More similar to the original Nemo, though with a less finely worked-out character, is Robur in Robur the Conqueror - a dark and flamboyant outlaw rebel using an aircraft instead of a submarine - later used as a basis for the movie Master of the World.
The novel was first translated into English in 1873 by Reverend Lewis Page Mercier (aka "Mercier Lewis"). Mercier, under orders from British censors and performed or dictated by his editors at Sampson Low, cut nearly a quarter of Verne's original text and made hundreds of translation errors, sometimes dramatically changing the meaning of Verne's original intent. Some of these bowdlerizations may have been done for political reasons, such as Nemo's identity and the nationality of the two warships he sinks, or the portraits of freedom fighters on the wall of his cabin which originally included Daniel O'Connell.[2] Nonetheless it became the "standard" English translation for more than a hundred years, while other translations continued to draw from it - and its mistakes.

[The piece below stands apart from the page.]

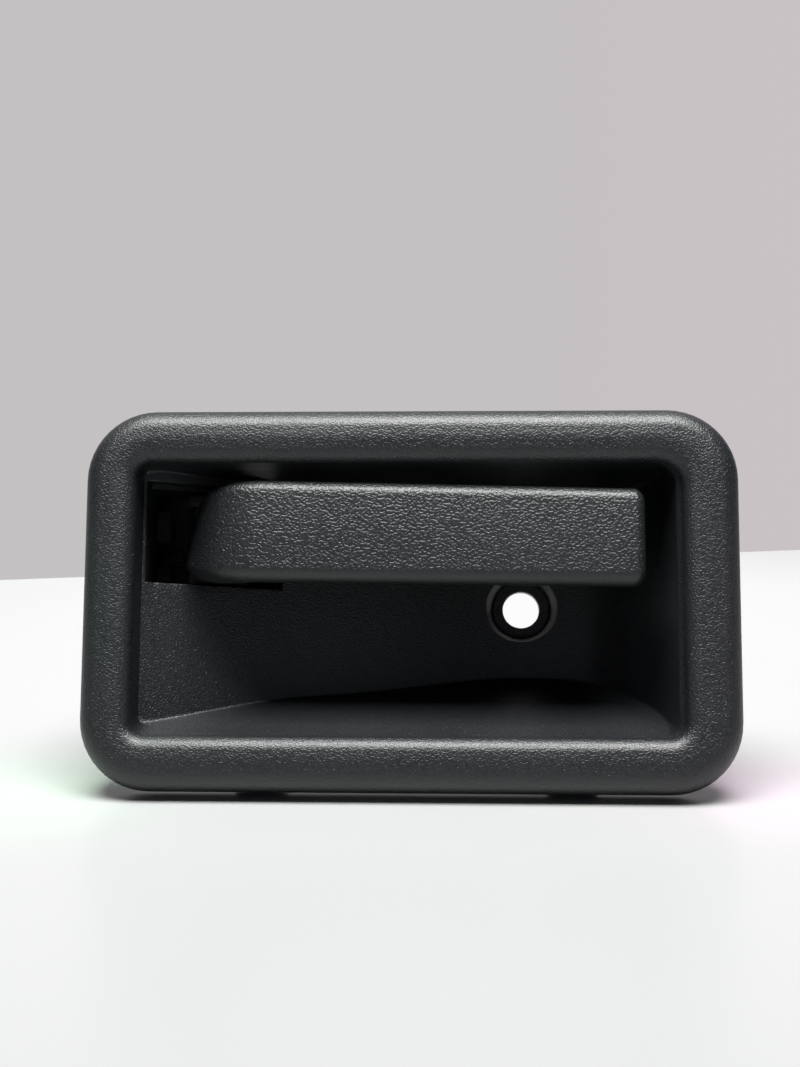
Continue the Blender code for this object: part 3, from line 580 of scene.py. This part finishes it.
def moulded_finish(
    name, colour, roughness, skin_scale=900.0, skin_depth=0.00001,
    metallic=0.0, stretch=(1, 1, 1), specular=0.5,
):
    """An even skin: a faint cloud in its colour and gloss, and a barely felt texture."""
    made = bpy.data.materials.new(name)
    made.use_nodes = True
    nodes, links = made.node_tree.nodes, made.node_tree.links
    shader = nodes["Principled BSDF"]
    shader.inputs["Metallic"].default_value = metallic
    shader.inputs["Specular IOR Level"].default_value = specular
    where = nodes.new("ShaderNodeTexCoord")
    cloud = nodes.new("ShaderNodeTexNoise")
    cloud.inputs["Scale"].default_value = 160.0
    cloud.inputs["Detail"].default_value = 4.0
    links.new(where.outputs["Object"], cloud.inputs["Vector"])
    gloss = nodes.new("ShaderNodeMapRange")
    gloss.inputs["To Min"].default_value = roughness - 0.08
    gloss.inputs["To Max"].default_value = roughness + 0.08
    links.new(cloud.outputs["Fac"], gloss.inputs["Value"])
    links.new(gloss.outputs["Result"], shader.inputs["Roughness"])
    tone = nodes.new("ShaderNodeMix")
    tone.data_type = "RGBA"
    tone.inputs["A"].default_value = (*[c * 0.8 for c in colour], 1.0)
    tone.inputs["B"].default_value = (*[min(c * 1.2, 1.0) for c in colour], 1.0)
    links.new(cloud.outputs["Fac"], tone.inputs["Factor"])
    links.new(tone.outputs["Result"], shader.inputs["Base Color"])
    turned_to = nodes.new("ShaderNodeMapping")
    turned_to.inputs["Scale"].default_value = stretch
    links.new(where.outputs["Object"], turned_to.inputs["Vector"])
    skin = nodes.new("ShaderNodeTexNoise")
    skin.inputs["Scale"].default_value = skin_scale
    skin.inputs["Detail"].default_value = 2.0
    links.new(turned_to.outputs["Vector"], skin.inputs["Vector"])
    bump = nodes.new("ShaderNodeBump")
    bump.inputs["Distance"].default_value = skin_depth
    links.new(skin.outputs["Fac"], bump.inputs["Height"])
    links.new(bump.outputs["Normal"], shader.inputs["Normal"])
    return made


GRIP_LOWER_SLOPE = 0.0105
GRAIN_CELL, GRAIN_DEPTH, GRAIN_ROUGHNESS = 0.00036, 0.000034, 0.43
cup.data.materials.clear()
cup.data.materials.append(grain_material(
    "black_fine_leather_grain", (0.0055, 0.0070, 0.0085), GRAIN_CELL, 1.25, GRAIN_DEPTH, GRAIN_ROUGHNESS
))
cup.data.materials.append(moulded_finish("black_moulded_rear", (0.017, 0.0185, 0.019), 0.42))
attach(cup, "housing")
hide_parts("bezel_cup")

# ---------------------------------------------------------------------------------------------
# The lever's cover: a thick moulded skin with a coarser, longer grain on its face and top and a
# smooth band along its lower edge. It clips over the carrier, which shows as a second thin edge.
# ---------------------------------------------------------------------------------------------
GRIP_RIGHT, GRIP_FRONT, GRIP_THICKNESS = 43.0, -7.0, 8.0
BEND_CENTRE, BEND_RADIUS, BEND_ANGLE = (-27.4, 8.0), 15.0, 80.0
COVER_THICKNESS, JOINT_GAP = 3.2, 0.3
END_ROUNDING = 2.1
STRAIGHT_FROM = -27.0
MIDDLE_Z, MIDDLE_SLOPE, HALF_HEIGHT, HALF_SLOPE = 12.6, 0.017, 9.45, 0.0065


def grip_station(x, turn):
    """The bar's middle line, the way out of it, its middle height, half height and share of the bend."""
    centre = BEND_RADIUS - GRIP_THICKNESS / 2
    if turn is None:
        along = x - STRAIGHT_FROM
        middle, half = MIDDLE_Z - MIDDLE_SLOPE * along, HALF_HEIGHT - HALF_SLOPE * along
        return (x, GRIP_FRONT + GRIP_THICKNESS / 2), (0.0, -1.0), middle, half, 0.0
    angle = math.radians(turn)
    out = (-math.sin(angle), -math.cos(angle))
    spine = (BEND_CENTRE[0] + out[0] * centre, BEND_CENTRE[1] + out[1] * centre)
    share = turn / BEND_ANGLE
    low = MIDDLE_Z - HALF_HEIGHT + 2.2 * share ** 3
    high = MIDDLE_Z + HALF_HEIGHT - 0.3 * share - 2.45 * share ** 3
    return spine, out, (low + high) / 2, (high - low) / 2, share


def bar_section(front, back, half, radii, steps=8):
    """A rounded section: distances out of the middle line against heights about the middle."""
    corners = (
        (front, half, radii[0], 0.0), (back, half, radii[1], 90.0),
        (back, -half, radii[2], 180.0), (front, -half, radii[3], 270.0),
    )
    points = []
    for out, height, radius, start in corners:
        co = out - math.copysign(radius, out - (front + back) / 2)
        ch = height - math.copysign(radius, height)
        for angle in np.radians(np.linspace(start, start + 90.0, steps + 1)):
            points.append((co + radius * math.cos(angle), ch + radius * math.sin(angle)))
    return points


def bar(name, front, back, radii, inset, bend_steps):
    """A strip of the grip between two distances from its middle line, with a rounded free end."""
    stations = []
    for angle in np.radians(np.linspace(0.0, 90.0, 9)):
        shrink = END_ROUNDING * (1 - math.sin(angle))
        stations.append((GRIP_RIGHT - END_ROUNDING * (1 - math.cos(angle)), None, shrink))
    for x in np.linspace(GRIP_RIGHT - END_ROUNDING, BEND_CENTRE[0], 30)[1:]:
        stations.append((float(x), None, 0.0))
    for turn in np.linspace(0.0, BEND_ANGLE, bend_steps + 1)[1:]:
        stations.append((None, float(turn), 0.0))
    rings = []
    for x, turn, shrink in stations:
        spine, out, height, half, share = grip_station(x, turn)
        tight = [max(r - 0.4 * shrink, 0.12) for r in radii]
        points = []
        for u, v in bar_section(front - shrink, back + 0.25 * shrink, half - inset - shrink, tight):
            z = height + v
            lean = -0.2 * (12.0 - z) * share * share * (u / GRIP_THICKNESS + 0.5)
            points.append((spine[0] + out[0] * u + lean, spine[1] + out[1] * u, z))
        rings.append(np.array(points))
    return loft(name, rings)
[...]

Many of the "sins" of Mercier were finally corrected in a from-the-ground-up re-examination of the sources and an entirely new translation by Walter James Miller and Frederick Paul Walter between 1989 and 1991, published in 1993 by Naval Institute Press in a "completely restored and annotated edition."[3] But, it has a new error: in it the French word scaphandrier, which in this book means one of Captain Nemo's divers in kit similar to an old-type heavy standard diving suit but with an independent air supply, is everywhere wrongly translated "frogman".